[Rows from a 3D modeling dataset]
▼

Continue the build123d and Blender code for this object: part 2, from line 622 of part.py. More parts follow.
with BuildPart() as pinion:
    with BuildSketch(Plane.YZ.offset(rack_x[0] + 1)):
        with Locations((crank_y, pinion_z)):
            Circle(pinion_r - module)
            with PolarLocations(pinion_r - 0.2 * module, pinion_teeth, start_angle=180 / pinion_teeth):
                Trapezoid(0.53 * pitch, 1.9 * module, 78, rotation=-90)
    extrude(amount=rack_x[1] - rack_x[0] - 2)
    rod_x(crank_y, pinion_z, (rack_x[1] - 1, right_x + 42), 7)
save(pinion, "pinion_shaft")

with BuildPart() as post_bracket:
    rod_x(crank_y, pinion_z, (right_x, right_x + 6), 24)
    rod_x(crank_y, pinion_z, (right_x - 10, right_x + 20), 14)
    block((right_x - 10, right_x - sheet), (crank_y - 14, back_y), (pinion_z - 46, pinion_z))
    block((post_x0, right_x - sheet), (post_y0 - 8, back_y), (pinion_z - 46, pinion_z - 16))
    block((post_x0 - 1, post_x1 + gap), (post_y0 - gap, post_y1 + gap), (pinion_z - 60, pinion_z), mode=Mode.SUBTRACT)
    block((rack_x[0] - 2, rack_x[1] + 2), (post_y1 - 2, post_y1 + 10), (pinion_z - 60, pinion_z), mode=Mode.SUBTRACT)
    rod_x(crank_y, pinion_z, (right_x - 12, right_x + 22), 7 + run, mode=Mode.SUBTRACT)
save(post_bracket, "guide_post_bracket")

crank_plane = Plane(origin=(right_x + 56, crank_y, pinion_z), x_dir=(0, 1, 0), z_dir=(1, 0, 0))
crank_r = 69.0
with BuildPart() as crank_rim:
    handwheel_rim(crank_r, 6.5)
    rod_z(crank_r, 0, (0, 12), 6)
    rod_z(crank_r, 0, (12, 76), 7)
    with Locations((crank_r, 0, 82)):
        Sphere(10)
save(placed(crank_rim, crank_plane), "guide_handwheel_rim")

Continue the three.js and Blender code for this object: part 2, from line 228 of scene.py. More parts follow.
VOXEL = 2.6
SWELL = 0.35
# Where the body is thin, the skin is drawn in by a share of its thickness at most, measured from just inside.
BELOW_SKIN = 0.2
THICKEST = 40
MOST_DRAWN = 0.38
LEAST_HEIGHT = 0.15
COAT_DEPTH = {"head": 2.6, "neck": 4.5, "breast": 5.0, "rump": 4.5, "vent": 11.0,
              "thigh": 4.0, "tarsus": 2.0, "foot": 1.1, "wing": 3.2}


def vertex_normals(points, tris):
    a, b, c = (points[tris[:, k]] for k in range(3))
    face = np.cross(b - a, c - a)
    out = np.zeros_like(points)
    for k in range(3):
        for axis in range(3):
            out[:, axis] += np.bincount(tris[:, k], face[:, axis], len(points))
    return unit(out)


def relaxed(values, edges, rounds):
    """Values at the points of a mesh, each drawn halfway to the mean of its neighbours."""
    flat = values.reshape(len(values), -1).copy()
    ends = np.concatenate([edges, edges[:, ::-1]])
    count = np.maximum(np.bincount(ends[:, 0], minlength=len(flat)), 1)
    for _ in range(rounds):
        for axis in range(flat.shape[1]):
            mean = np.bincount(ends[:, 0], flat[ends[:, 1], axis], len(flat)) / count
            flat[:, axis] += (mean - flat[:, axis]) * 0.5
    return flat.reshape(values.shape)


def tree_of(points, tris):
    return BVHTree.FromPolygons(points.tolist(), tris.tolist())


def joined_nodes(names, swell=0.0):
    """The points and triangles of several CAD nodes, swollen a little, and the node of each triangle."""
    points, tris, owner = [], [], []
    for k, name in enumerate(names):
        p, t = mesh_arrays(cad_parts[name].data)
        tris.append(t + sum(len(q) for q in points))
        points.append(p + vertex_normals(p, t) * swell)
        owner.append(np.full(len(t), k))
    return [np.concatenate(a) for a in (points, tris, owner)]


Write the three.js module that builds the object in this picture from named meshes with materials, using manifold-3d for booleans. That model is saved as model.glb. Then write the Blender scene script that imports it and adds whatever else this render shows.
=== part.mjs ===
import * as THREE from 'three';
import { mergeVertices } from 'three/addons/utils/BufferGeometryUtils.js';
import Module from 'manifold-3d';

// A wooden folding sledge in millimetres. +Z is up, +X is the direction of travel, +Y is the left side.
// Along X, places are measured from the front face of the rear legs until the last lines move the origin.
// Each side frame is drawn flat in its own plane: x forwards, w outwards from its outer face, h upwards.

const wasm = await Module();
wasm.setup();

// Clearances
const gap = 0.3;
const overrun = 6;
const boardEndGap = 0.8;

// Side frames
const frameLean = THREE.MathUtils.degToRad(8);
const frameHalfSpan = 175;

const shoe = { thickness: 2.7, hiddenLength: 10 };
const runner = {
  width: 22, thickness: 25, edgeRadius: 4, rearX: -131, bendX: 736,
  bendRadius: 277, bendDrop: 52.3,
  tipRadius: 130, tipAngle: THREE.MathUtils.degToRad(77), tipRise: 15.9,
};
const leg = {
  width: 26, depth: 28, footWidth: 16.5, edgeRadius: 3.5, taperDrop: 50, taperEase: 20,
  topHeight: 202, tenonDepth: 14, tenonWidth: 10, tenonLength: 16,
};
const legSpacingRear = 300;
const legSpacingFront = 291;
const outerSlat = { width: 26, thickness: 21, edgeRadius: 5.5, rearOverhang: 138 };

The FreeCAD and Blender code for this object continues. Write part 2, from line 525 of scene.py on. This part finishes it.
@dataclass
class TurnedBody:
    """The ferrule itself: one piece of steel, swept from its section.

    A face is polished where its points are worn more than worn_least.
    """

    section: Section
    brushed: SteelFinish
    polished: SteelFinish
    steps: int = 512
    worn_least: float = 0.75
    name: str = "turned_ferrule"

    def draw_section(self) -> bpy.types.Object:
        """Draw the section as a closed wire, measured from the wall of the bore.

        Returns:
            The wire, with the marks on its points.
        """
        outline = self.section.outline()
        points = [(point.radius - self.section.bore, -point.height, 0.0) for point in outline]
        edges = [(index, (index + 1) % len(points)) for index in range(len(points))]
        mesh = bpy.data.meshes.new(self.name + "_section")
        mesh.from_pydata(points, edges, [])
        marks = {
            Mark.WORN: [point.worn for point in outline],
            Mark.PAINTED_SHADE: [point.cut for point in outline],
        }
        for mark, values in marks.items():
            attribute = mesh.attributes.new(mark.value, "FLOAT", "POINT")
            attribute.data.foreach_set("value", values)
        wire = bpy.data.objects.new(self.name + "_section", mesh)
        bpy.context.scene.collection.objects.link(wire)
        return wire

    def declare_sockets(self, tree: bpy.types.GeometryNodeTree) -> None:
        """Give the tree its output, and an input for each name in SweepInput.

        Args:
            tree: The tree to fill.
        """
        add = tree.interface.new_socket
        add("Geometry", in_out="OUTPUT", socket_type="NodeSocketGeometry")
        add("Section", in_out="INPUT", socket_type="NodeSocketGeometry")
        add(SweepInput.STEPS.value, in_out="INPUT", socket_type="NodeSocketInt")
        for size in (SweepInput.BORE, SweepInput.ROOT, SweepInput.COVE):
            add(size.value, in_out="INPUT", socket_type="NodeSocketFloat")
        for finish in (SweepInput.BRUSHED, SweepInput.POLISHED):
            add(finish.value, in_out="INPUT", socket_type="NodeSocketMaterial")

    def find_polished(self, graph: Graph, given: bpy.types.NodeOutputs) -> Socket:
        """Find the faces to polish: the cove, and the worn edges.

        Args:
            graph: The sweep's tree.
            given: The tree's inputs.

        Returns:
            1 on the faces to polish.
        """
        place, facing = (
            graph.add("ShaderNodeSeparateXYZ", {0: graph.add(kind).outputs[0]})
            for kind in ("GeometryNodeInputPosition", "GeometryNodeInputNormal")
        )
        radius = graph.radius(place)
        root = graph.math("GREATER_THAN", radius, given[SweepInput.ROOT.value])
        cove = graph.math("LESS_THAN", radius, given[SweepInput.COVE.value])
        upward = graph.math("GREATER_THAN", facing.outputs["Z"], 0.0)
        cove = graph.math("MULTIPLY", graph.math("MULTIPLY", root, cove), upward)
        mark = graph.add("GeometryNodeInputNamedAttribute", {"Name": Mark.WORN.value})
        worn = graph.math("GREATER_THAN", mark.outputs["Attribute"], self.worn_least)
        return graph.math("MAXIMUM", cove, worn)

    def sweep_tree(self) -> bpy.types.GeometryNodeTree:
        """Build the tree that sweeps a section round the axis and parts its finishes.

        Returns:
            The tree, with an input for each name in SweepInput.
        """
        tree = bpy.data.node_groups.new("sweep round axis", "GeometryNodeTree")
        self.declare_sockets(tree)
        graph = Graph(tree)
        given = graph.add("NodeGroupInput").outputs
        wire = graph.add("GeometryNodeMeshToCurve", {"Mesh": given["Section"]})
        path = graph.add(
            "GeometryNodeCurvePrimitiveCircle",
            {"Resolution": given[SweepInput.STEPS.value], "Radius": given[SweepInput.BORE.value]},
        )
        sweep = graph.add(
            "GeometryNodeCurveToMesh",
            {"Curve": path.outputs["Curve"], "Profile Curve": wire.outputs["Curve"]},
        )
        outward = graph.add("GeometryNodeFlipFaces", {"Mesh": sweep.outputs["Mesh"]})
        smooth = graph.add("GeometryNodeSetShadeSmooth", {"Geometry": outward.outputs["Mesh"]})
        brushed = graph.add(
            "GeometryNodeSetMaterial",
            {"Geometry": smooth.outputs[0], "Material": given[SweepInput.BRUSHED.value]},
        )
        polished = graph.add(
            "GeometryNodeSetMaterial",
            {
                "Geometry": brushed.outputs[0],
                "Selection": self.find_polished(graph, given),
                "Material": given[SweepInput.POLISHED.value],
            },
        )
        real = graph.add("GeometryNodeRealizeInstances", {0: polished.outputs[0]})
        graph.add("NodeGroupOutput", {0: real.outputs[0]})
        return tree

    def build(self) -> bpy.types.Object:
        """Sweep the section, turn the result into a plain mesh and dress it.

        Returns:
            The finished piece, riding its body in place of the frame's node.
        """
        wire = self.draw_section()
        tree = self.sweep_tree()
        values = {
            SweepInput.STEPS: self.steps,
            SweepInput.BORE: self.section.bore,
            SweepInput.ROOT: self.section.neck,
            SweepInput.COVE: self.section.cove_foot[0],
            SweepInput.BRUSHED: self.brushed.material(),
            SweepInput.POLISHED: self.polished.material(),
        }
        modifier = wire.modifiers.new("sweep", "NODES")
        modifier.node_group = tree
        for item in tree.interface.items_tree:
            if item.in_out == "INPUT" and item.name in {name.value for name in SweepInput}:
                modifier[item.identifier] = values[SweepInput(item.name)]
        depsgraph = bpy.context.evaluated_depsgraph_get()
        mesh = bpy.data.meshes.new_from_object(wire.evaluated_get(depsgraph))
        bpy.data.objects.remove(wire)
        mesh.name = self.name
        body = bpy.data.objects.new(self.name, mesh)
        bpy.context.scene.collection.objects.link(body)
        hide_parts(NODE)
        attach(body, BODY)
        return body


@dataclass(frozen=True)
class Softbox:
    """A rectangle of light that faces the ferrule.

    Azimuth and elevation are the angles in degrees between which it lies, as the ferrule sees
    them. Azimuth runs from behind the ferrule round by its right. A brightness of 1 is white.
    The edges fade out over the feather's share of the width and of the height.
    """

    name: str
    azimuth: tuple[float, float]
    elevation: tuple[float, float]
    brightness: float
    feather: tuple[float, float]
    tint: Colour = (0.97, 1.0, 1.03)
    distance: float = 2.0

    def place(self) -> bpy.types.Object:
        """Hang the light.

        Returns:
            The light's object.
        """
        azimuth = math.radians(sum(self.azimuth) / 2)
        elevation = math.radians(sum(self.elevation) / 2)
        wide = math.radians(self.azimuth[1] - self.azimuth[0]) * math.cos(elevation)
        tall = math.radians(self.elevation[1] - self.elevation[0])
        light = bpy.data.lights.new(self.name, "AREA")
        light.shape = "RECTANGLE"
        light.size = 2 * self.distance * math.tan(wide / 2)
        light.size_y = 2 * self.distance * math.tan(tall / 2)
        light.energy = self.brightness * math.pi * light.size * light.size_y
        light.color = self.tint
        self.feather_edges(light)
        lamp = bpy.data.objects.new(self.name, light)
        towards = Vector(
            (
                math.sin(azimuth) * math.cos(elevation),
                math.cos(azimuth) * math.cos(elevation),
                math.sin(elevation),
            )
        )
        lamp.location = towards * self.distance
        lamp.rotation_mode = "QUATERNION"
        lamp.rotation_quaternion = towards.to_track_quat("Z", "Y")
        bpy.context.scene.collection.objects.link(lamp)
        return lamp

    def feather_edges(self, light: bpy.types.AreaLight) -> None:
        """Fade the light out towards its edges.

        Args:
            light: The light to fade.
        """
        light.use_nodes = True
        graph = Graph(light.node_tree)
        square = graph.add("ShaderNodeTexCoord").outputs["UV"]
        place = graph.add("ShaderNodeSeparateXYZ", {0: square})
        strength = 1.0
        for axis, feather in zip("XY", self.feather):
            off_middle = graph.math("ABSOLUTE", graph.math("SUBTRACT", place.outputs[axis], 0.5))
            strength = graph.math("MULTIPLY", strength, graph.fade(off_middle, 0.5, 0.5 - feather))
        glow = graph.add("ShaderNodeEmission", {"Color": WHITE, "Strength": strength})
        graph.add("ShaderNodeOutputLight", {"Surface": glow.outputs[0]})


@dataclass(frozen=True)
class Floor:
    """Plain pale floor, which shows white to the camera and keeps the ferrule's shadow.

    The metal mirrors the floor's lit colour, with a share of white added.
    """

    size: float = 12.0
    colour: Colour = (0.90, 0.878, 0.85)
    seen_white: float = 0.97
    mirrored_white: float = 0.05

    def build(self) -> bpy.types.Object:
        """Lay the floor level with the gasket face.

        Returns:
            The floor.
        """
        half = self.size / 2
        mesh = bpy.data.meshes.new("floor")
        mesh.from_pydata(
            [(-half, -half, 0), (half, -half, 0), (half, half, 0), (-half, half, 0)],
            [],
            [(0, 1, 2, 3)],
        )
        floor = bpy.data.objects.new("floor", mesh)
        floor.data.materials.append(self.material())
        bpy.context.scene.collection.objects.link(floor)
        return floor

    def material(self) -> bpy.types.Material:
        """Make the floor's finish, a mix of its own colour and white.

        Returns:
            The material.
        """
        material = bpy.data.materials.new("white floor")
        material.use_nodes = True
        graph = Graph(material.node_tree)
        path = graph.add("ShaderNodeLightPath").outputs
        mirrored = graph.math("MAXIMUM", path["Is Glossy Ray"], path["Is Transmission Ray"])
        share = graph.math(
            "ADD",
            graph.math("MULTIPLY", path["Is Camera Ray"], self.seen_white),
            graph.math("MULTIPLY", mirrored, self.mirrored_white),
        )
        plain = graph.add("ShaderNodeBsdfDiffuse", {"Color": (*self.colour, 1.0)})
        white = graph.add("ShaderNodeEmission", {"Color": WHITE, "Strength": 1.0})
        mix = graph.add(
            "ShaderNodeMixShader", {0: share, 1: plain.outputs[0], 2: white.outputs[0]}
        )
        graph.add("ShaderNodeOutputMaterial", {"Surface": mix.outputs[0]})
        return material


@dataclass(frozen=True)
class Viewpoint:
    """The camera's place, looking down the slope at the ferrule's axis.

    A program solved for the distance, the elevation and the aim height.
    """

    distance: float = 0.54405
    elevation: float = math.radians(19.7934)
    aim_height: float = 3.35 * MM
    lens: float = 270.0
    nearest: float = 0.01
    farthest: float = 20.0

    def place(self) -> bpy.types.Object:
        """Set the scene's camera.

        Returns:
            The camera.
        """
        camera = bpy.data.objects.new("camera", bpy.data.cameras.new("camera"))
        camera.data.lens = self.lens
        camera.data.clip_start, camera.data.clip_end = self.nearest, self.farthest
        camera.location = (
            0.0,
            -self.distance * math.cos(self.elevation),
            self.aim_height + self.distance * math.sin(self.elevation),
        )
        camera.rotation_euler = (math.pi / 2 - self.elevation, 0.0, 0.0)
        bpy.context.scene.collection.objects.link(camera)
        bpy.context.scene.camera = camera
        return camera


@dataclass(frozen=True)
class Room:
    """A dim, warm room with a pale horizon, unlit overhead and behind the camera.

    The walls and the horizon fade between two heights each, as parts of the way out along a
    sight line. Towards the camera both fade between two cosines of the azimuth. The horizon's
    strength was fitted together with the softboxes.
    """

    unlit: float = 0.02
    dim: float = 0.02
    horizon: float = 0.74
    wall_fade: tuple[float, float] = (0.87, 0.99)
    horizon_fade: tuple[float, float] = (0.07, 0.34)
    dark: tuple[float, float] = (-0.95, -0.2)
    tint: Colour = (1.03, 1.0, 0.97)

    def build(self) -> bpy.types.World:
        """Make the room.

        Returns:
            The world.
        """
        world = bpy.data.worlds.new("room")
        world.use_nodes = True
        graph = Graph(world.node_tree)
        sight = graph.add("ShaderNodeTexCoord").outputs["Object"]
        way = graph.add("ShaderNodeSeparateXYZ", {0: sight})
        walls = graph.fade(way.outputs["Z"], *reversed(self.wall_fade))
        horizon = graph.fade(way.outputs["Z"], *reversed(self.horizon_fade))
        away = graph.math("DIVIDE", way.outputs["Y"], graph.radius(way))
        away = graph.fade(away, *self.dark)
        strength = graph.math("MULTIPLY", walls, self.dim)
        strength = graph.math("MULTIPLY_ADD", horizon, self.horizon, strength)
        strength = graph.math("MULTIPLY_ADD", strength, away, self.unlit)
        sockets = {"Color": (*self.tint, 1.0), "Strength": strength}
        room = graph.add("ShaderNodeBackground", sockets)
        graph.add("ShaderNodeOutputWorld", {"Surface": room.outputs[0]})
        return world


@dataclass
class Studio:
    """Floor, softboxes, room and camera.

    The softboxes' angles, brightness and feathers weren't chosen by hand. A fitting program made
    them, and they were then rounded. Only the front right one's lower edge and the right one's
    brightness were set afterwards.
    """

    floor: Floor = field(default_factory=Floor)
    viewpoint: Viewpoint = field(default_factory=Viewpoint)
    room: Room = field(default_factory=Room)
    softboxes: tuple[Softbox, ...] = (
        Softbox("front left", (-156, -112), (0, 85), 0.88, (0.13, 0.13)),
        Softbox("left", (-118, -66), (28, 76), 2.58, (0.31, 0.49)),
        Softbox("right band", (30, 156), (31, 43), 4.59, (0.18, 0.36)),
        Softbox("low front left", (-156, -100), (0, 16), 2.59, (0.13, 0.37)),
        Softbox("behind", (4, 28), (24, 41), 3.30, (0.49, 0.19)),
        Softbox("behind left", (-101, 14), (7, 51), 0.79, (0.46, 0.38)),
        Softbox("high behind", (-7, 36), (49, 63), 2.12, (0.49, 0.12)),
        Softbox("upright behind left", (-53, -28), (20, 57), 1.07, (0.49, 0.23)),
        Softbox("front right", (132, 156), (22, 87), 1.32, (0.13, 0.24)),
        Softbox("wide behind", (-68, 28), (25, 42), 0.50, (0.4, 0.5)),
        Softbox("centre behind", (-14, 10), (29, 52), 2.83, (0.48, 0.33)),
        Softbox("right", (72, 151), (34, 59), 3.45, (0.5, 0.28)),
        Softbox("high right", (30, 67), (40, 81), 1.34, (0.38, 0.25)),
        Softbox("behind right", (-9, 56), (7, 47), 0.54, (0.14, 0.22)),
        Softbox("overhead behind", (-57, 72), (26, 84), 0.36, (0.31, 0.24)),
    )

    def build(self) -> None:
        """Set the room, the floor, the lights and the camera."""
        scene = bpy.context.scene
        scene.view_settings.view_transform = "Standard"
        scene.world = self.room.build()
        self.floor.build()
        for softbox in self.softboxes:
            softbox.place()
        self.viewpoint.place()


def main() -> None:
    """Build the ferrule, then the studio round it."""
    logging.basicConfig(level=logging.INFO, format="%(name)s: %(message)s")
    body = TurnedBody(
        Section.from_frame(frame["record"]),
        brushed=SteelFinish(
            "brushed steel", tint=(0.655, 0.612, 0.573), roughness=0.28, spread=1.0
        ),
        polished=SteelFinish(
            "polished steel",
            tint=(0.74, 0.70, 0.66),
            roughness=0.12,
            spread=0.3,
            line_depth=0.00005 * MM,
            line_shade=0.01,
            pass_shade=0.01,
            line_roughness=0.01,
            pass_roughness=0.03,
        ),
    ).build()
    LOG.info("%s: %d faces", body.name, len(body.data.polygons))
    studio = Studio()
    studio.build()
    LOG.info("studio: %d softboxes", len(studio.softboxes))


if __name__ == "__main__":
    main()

▲

(WHAT THE TASK REQUIRES) Check all the records above and select each line where the string "meshes" is found.

(FINAL ANSWER)
Write the three.js module that builds the object in this picture from named meshes with materials, using manifold-3d for booleans. That model is saved as model.glb. Then write the Blender scene script that imports it and adds whatever else this render shows.
        mesh = bpy.data.meshes.new(self.name + "_section")
        mesh = bpy.data.meshes.new_from_object(wire.evaluated_get(depsgraph))
        mesh = bpy.data.meshes.new("floor")